GIVEN DATA

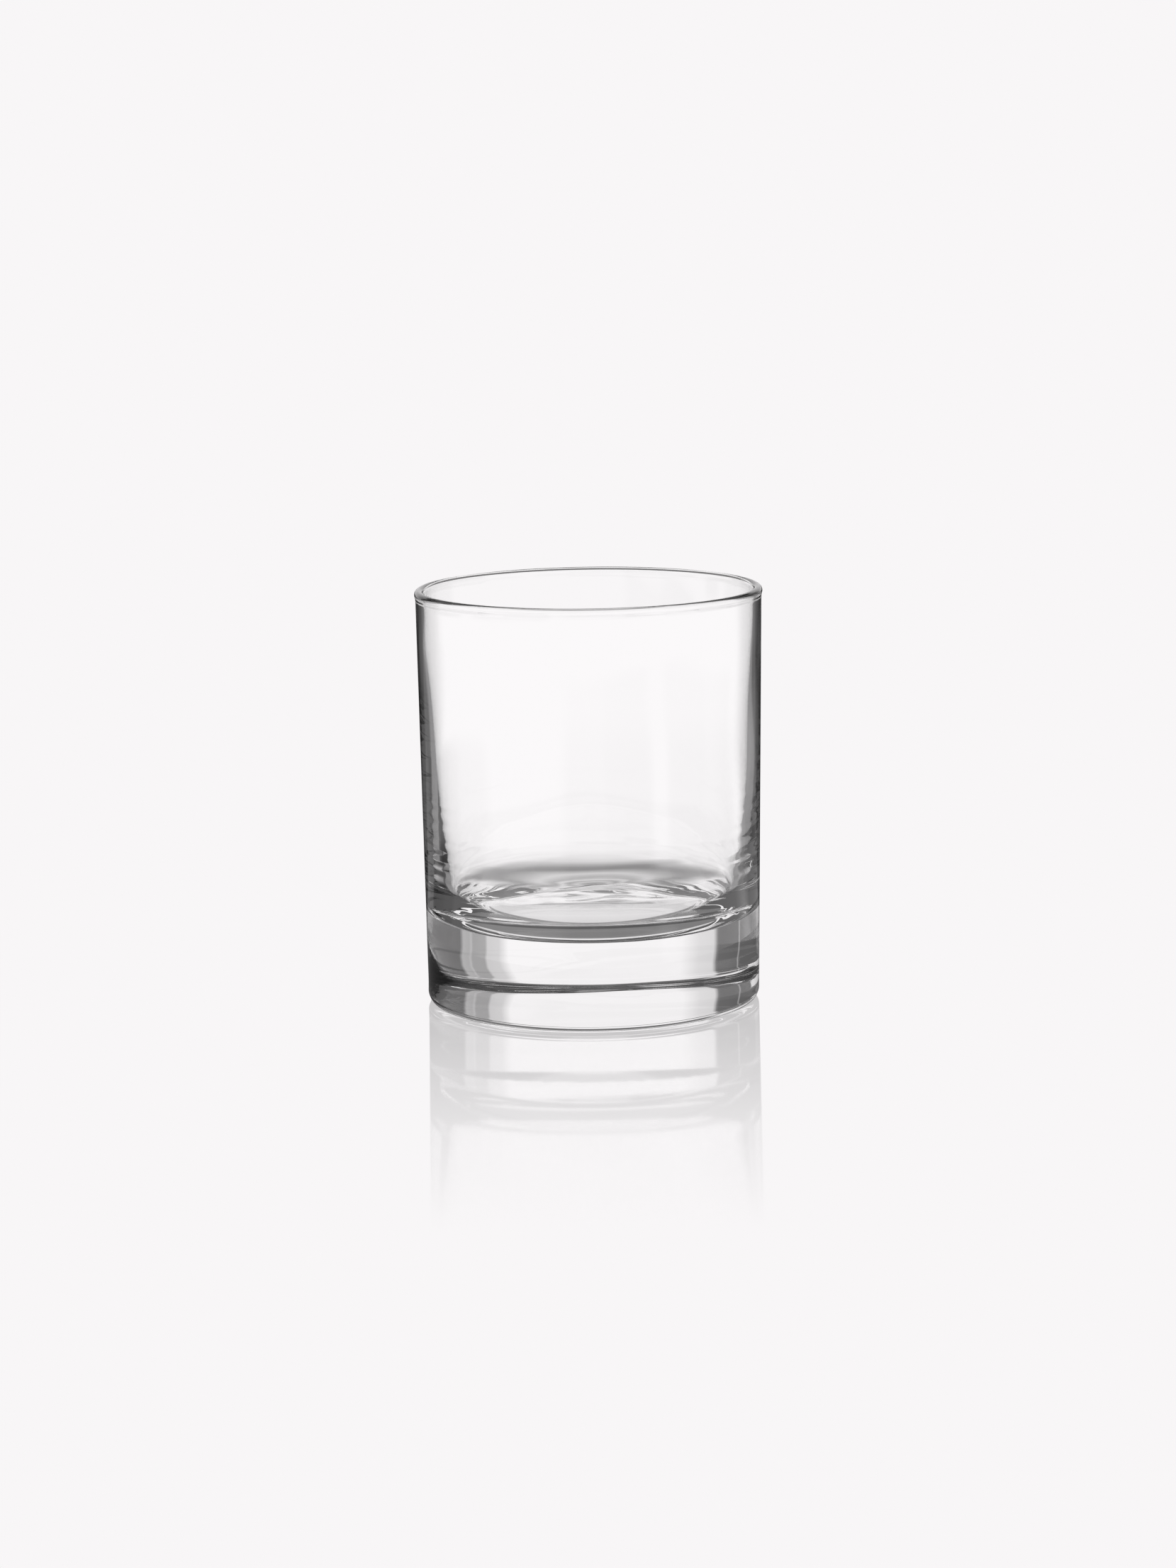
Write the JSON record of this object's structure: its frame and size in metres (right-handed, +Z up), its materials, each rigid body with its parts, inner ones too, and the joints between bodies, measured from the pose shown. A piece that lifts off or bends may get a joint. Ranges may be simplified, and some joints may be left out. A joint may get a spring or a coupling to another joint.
{
  "type": "whiskey tumbler",
  "caption": "Straight-sided clear glass whiskey tumbler with a thin rounded rim, a slightly tapered wall and a heavy solid base.",
  "frame": {"origin": "centre of the plane that the tumbler stands on", "axes": "+Z up along the axis of the glass, out of its mouth; X and Y are any two horizontal directions, because the glass is round"},
  "size_m": [0.0794, 0.0794, 0.0955],
  "materials": {
    "clear_glass": "polished clear"
  },
  "bodies": {
    "root": {"glass_tumbler": "clear_glass"}
  },
  "joints": []
}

STATED TASK
Output all of the data above without any alteration.

OUTPUT FOR THIS TASK
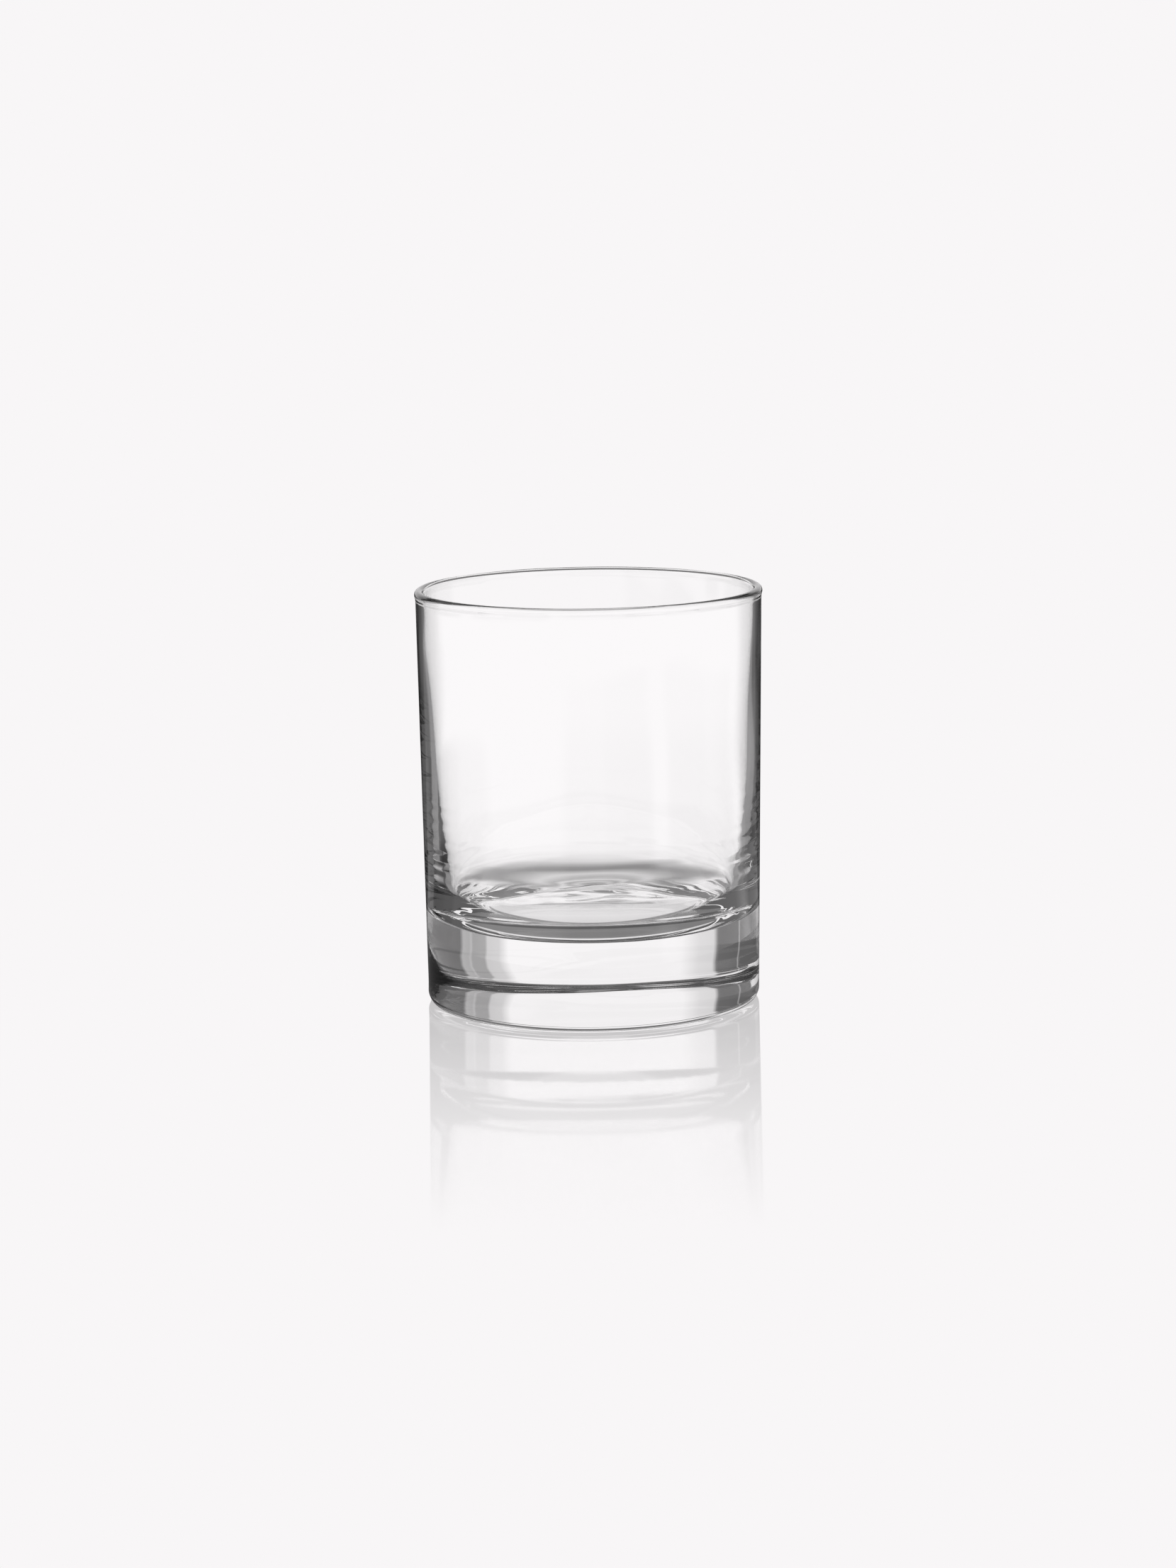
Write the JSON record of this object's structure: its frame and size in metres (right-handed, +Z up), its materials, each rigid body with its parts, inner ones too, and the joints between bodies, measured from the pose shown. A piece that lifts off or bends may get a joint. Ranges may be simplified, and some joints may be left out. A joint may get a spring or a coupling to another joint.
{
  "type": "whiskey tumbler",
  "caption": "Straight-sided clear glass whiskey tumbler with a thin rounded rim, a slightly tapered wall and a heavy solid base.",
  "frame": {"origin": "centre of the plane that the tumbler stands on", "axes": "+Z up along the axis of the glass, out of its mouth; X and Y are any two horizontal directions, because the glass is round"},
  "size_m": [0.0794, 0.0794, 0.0955],
  "materials": {
    "clear_glass": "polished clear"
  },
  "bodies": {
    "root": {"glass_tumbler": "clear_glass"}
  },
  "joints": []
}